Large Yellow Croaker
These are often cut into small pieces and cooked steamed with fresh fish, meat or vegetable ingredients, in dishes like the Shaoxing xiang kou ji, or “steamed chicken with salted fish.”
Dried scallops come in various sizes and colours that range from pale golden to a rich toffee hue. They have a delicious umami flavour, and are often cooked with pale-tasting ingredients such as fish maw and winter melon, or added to fried rice for a savoury hit. They may also be fried in oil with chiles and other seasonings to make luxurious XO sauce. Before cooking, they are typically reconstituted by steaming with a little water and rice wine and then pulled into shreds.
The intense flavor of dried clams enhances the umami richness of slow-simmered broths made with meat, poultry and vegetables, particularly in Hong Kong and southern Cantonese cooking, where tonic soups are highly prized and a central part of local culinary traditions.
Dried shrimp vary greatly in size. Many are meaty, orange-pink, and require soaking in water before use; these tiny, paper-thin dried shrimp do not need soaking and can be added directly to a bowlful of soup or a stir-fry. They are used for their salty-umami flavour.

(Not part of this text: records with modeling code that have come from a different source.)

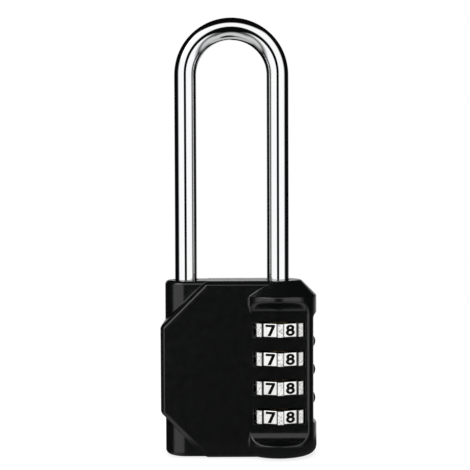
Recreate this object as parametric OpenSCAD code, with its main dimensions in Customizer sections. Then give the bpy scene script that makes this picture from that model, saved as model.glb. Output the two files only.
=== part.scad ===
// Four-dial resettable combination padlock with a long steel shackle.
// Frame: Z up, front face towards -Y, origin at the centre of the base.

/* [Body] */
// Overall width of the body
body_w = 43.6; // [43.3:0.1:44.4]
// Height of the body
body_h = 49; // [48.8:0.1:49.8]
// Thickness across the flat front and back faces
body_t = 14; // [13.6:0.1:14.6]
// Radius of the dial column and its end bosses
boss_r = 10.8; // [10.7:0.05:11]
// Length cut off the two left corners of the faceted plate
corner_cut = 12.5; // [9:0.1:13]
// Thickness of the inner slab with the round left edge
slab_t = 11.8; // [10.4:0.1:12.2]
// Bevel round the edge of the plate
plate_bevel = 1; // [0.3:0.1:1.2]
// Distance from the dial axis to the flat side of the dial window zone
side_flat = 9.7; // [9.6:0.05:9.75]
// Bevel round the top of the dial column
boss_bevel = 4.3; // [3.8:0.1:4.5]

/* [Shackle] */
// Diameter of the shackle rod
rod_d = 6.2; // [5.8:0.1:6.2]
// Distance between the centres of the two legs
leg_spacing = 25.9; // [25.8:0.1:27]
// Height of the shackle above the body
shackle_rise = 73.4; // [30:0.2:90]
// Depth of the short leg inside the body when locked
toe_depth = 6.4; // [4:0.1:6.8]

/* [Dials] */
// Distance between dial centres, which is also the lift that frees the shackle
dial_pitch = 8; // [7.8:0.1:8]
// Height of the middle of the dial stack above the base
stack_z = 23.6; // [23.55:0.05:23.8]
// Thickness of a dial
dial_t = 3.7; // [3.6:0.05:3.75]
// Distance from the axis to a flat digit face
face_r = 8.9; // [8.8:0.05:9]
// Radius over the grip ribs
rib_r = 9.8; // [9.7:0.05:9.8]
// Width of a flat digit face
face_w = 3.7; // [3.6:0.02:3.8]

/* [Mechanism] */
// Travel that takes the sleeves out of the dials to set a new code
reset_stroke = 1.6; // [1.5:0.05:1.7]
// Outer radius of a sleeve
sleeve_r = 4.9; // [4.8:0.05:5]
// Radius over the sleeve teeth
tooth_r = 6; // [5.8:0.05:6]
// Radius over the lugs of the long leg
lug_r = 4; // [3.8:0.05:4]
// Wire diameter of the reset spring
wire_d = 0.6; // [0.5:0.05:0.7]

/* [Hidden] */

$fn = 64;
eps = 0.01;
dials = 4;
digits = 10;
digit_step = 360 / digits;

// axes of the two legs, and the bend of the shackle
left_x = -body_w / 2;
axis_x = body_w / 2 - boss_r;
toe_x = axis_x - leg_spacing;
rod_r = rod_d / 2;
bend_r = leg_spacing / 2;
bend_x = (axis_x + toe_x) / 2;
bend_z = body_h + shackle_rise - rod_r - bend_r;
toe_z = body_h - toe_depth;
toe_chamfer = 0.9;

// sculpted window zone between the two bosses
cove_low_r = 3.6;
cove_low_z = 7.75;
cove_high_r = 3.3;
cove_high_z = 39.7;
side_cove_r = 1.3;
side_low_z = 8.85;
side_high_z = 39.75;
boss_round = 2.4;
slab_round = 1.2;
bump_r = 2.2;
bump_proud = 0.8;
bump_w = 3;

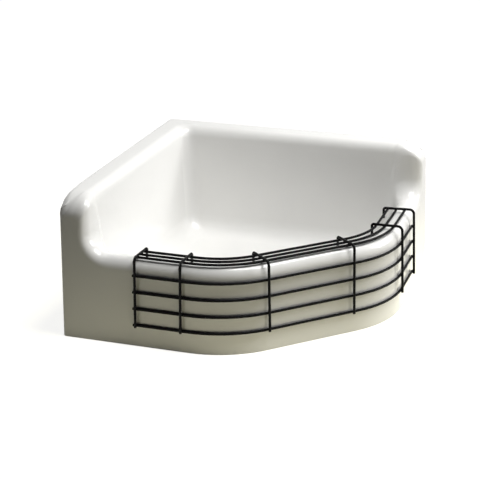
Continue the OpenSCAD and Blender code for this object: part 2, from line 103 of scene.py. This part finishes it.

The fish maw or swim bladder is an inflatable organ that enables fish to control their buoyancy. Though tasteless, it has a gorgeously slithery, slightly crisp texture and absorbs other flavours well. The Chinese prize the dried maws of a variety of fish, including shark and eel, which are typically used in braises and soupy dishes. They require lengthy soaking and simmering before they are supple enough to eat.
Many fish will have stronger flavors when dried, including members of the jack family. Reconstitute before using.
Small Yellow Croaker
Like the large yellow croaker, these are particulary common in dishes in Shanghai and its neighboring province of Zhejiang, and boast a strong, funky flavor.
Usually salt-cured before drying, smelt can be steamed and cooked into fresh dishes like fish, meat, or vegetable stir-fries.
Also known as noodlefish or bird’s-nest fish, these are nearly transparent when alive and ivory-white after drying. They have a delicious savoury flavour and are often used in soups, stews and scrambled eggs.